To say the least, these are old rules.
This morning I ran across Bernard Baruch’s ten rules for successful investing. (via Barry Ritholtz) As you know, Baruch was one of the most successful investors of the first half of the twentieth century.
Since I had not seen all of them before, I imagine that others have also missed them.
One might preface them with another of Baruch’s quotes: “The main purpose of the stock market is to make fools of as many men as possible.” It smacks of cynicism, but it is a useful antidote the view that the markets are in the business of making you feel good about yourself.
Anyway, here’s Baruch’s Top Ten List:
1. Don’t speculate unless you can make it a full-time job.
2. Beware of barbers, beauticians, waiters — of anyone — bringing gifts of “inside” information or “tips.”

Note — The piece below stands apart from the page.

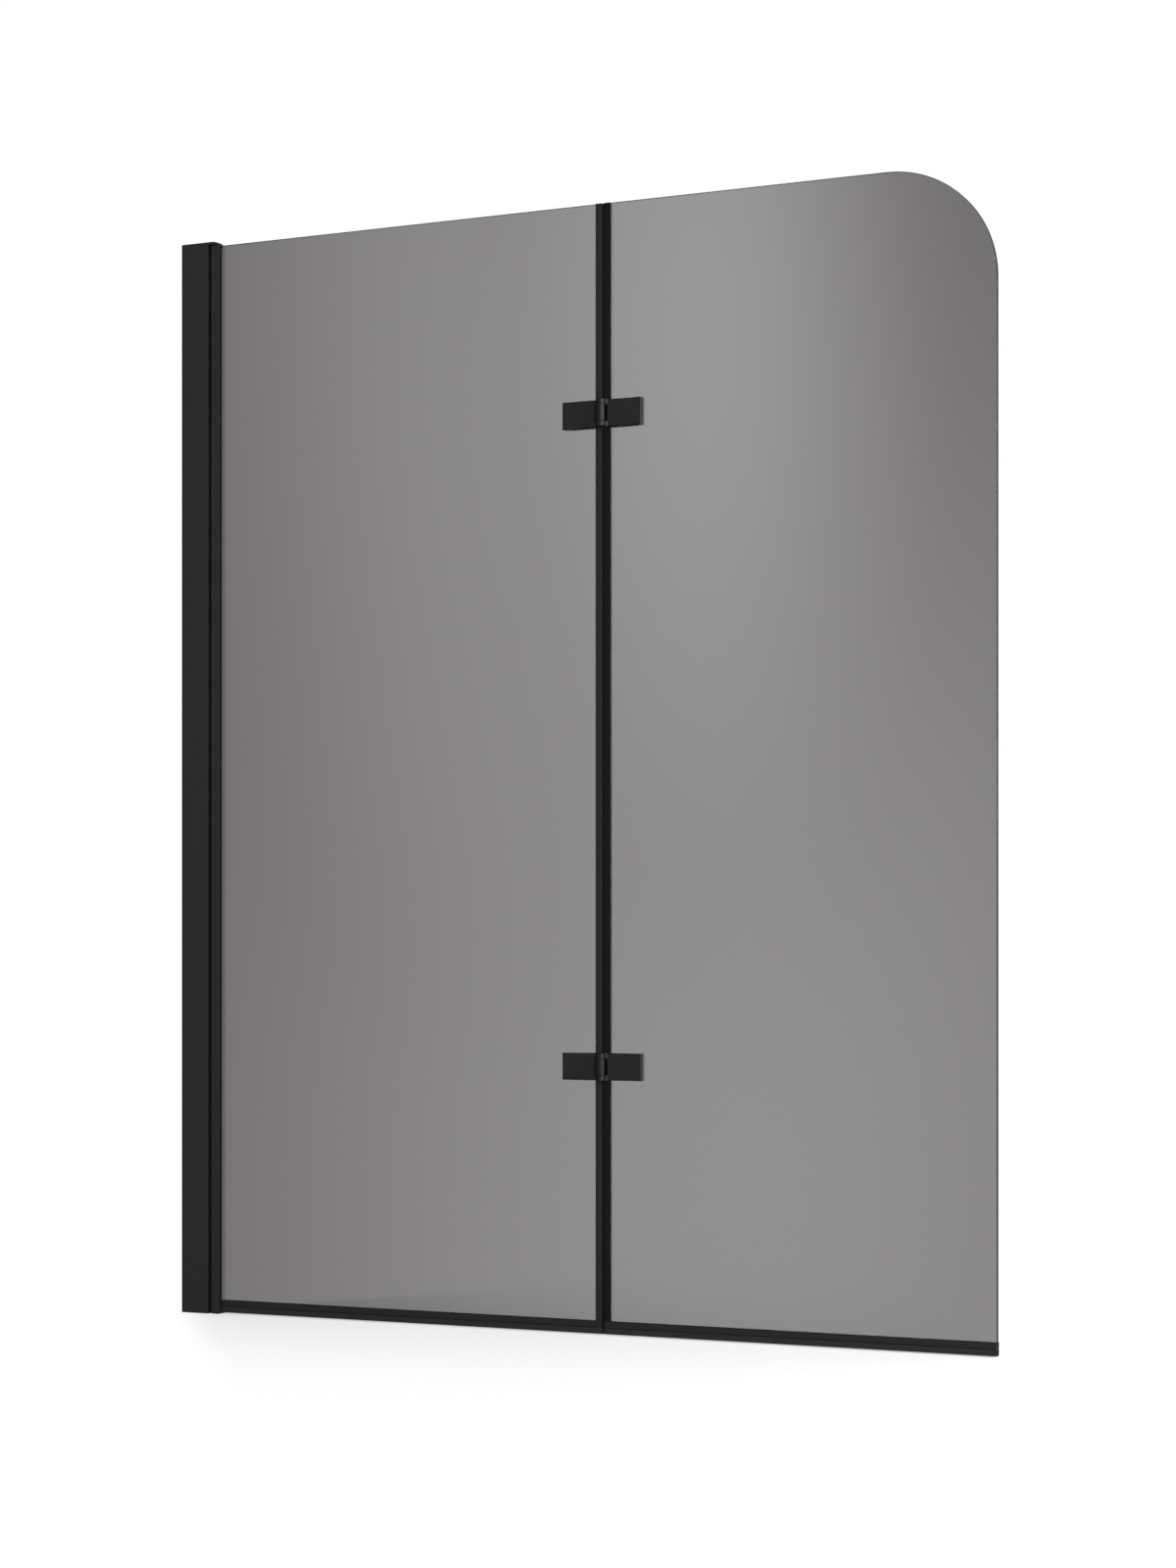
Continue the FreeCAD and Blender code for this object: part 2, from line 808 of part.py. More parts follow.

3. Before you buy a security, find out everything you can about the company, its management and competitors, its earnings and possibilities for growth.
4. Don’t try to buy at the bottom and sell at the top. This can’t be done — except by liars.
5. Learn how to take your losses quickly and cleanly. Don’t expect to be right all the time. If you have made a mistake, cut your losses as quickly as possible.
6. Don’t buy too many different securities. Better have only a few investments which can be watched.
7. Make a periodic reappraisal of all your investments to see whether changing developments have altered their prospects.
8. Study your tax position to know when you can sell to greatest advantage.
9. Always keep a good part of your capital in a cash reserve. Never invest all your funds.
10. Don’t try to be a jack of all investments. Stick to the field you know best.